As a species groundhogs are famously introverted -- shy except when threatened, in which case they are aggressive. Not surprisingly there have been at least two incidents in which celebrity groundhogs bit people who tried to hold them up for photographers on Groundhog Day. However, since both masticated persons were politicians, everyone sided with the groundhogs.
Career prospects for a celebrity groundhog are dicey. Many CGs are rumored to have been replaced by lookalikes. A couple of communities have tried to replace groundhogs with nutrias. Manitoba Merv is a hand puppet.
In 2014, Staten Island Chuck attempted a daring escape while being lifted by the then mayor of New York, Bill de Blasio. Chuck fell six feet, and--many people believe--died of his injuries a week later. Amid allegations of a coverup, Staten Island Zoo claimed that Chuck’s death was unrelated to this fall. The Zoo’s credibility was undermined, however, by the revelation that Chuck had actually been a Charlotte.
Incidentally, the real Chuck had previously bitten another Mayor of New York, Michael Bloomberg, which is why the Zoo replaced Chuck with his daughter Charlotte.
Mayors of New York ("if you can bite it there, you can bite it anywhere") are no longer allowed to come anywhere near the Staten Island groundhog.
While celebrity groundhogs are embroiled in controversy and subjected to untimely annual wakings, your ordinary groundhogs go about their ordinary groundhog lives. Though frequently reviled for eating garden vegetables, groundhogs help other animals by providing abandoned burrows for use as homes. Farmers and gardeners may benefit because these animals eat species that eat more vegetables than the groundhogs do. What's more, groundhog burrowing improves the soil.
Groundhogs also make cute, amusing visitors to a garden, especially if (as I do) you have one living under your shed. In other words, like most non-celebrities, they deserve a lot more appreciation than they get.
Groundhog Day celebrations help to ensure that all groundhogs, even the ordinary ones, are looked upon more kindly by the public. On the whole, I think the sacrifices made by celebrity groundhogs are well worth the price they pay. 
Groundhog photo copyright © 2004 by April King, aka Marumari, donated to Wikipedia under the GFDL.


Sarah O. said...

I am so glad I am still subscribed to your feed, because it means I didn't miss this post!

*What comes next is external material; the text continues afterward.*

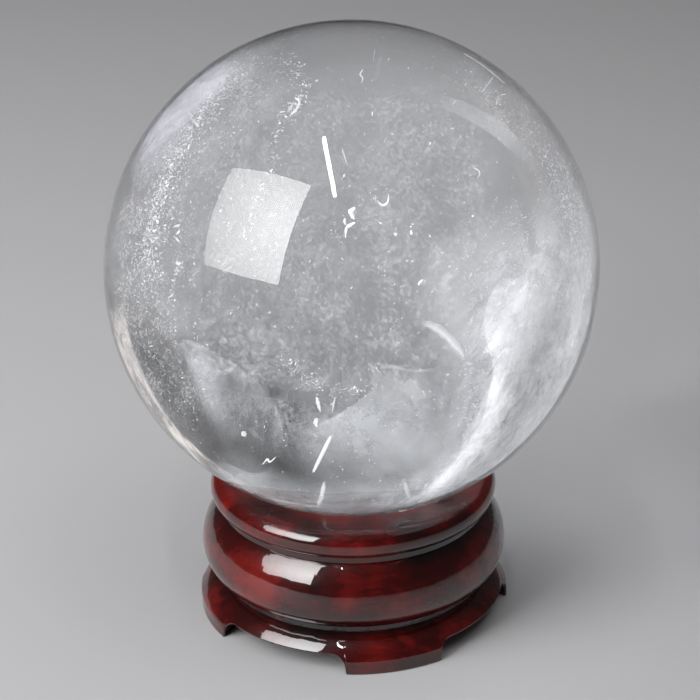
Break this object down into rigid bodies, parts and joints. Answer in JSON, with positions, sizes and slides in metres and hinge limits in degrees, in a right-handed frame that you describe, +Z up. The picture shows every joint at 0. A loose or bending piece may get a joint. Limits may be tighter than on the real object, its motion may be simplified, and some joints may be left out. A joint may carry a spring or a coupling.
{
  "type": "crystal ball",
  "caption": "Clear polished rock-crystal sphere resting in the dished seat of a turned, red-lacquered wooden stand with arched feet; the ball lifts straight out.",
  "frame": {"origin": "centre of the stand's base, on the surface it stands on", "axes": "+Z up along the stand's axis and through the ball's centre, -Y towards the front, +X to the right"},
  "size_m": [0.06, 0.06, 0.0755],
  "materials": {
    "lacquered_wood": "dark red high-gloss lacquer over turned wood",
    "rock_crystal": "polished, clear, with natural white veils and flecks inside"
  },
  "bodies": {
    "stand": {"stand": "lacquered_wood"},
    "ball": {"crystal_ball": "rock_crystal"}
  },
  "joints": [
    {"name": "ball_lift", "type": "slide", "parent": "stand", "child": "ball", "axis": [0, 0, 1], "range_m": [0, 0.03]}
  ]
}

Very occasionally we will get a groundhog wandering through the yard (once about 10 years ago, and then for a week last summer). I wonder where they come from, because environmental conditions seem so unfavourable to them around where I live (coastal, shallow, wet, clay soils, etc)--and indeed they never stay long, just long enough to mow through the veg garden--but where do they originate from?!? And I know their home range is a few acres, but how far will they travel looking for territory?

Wild Flora said...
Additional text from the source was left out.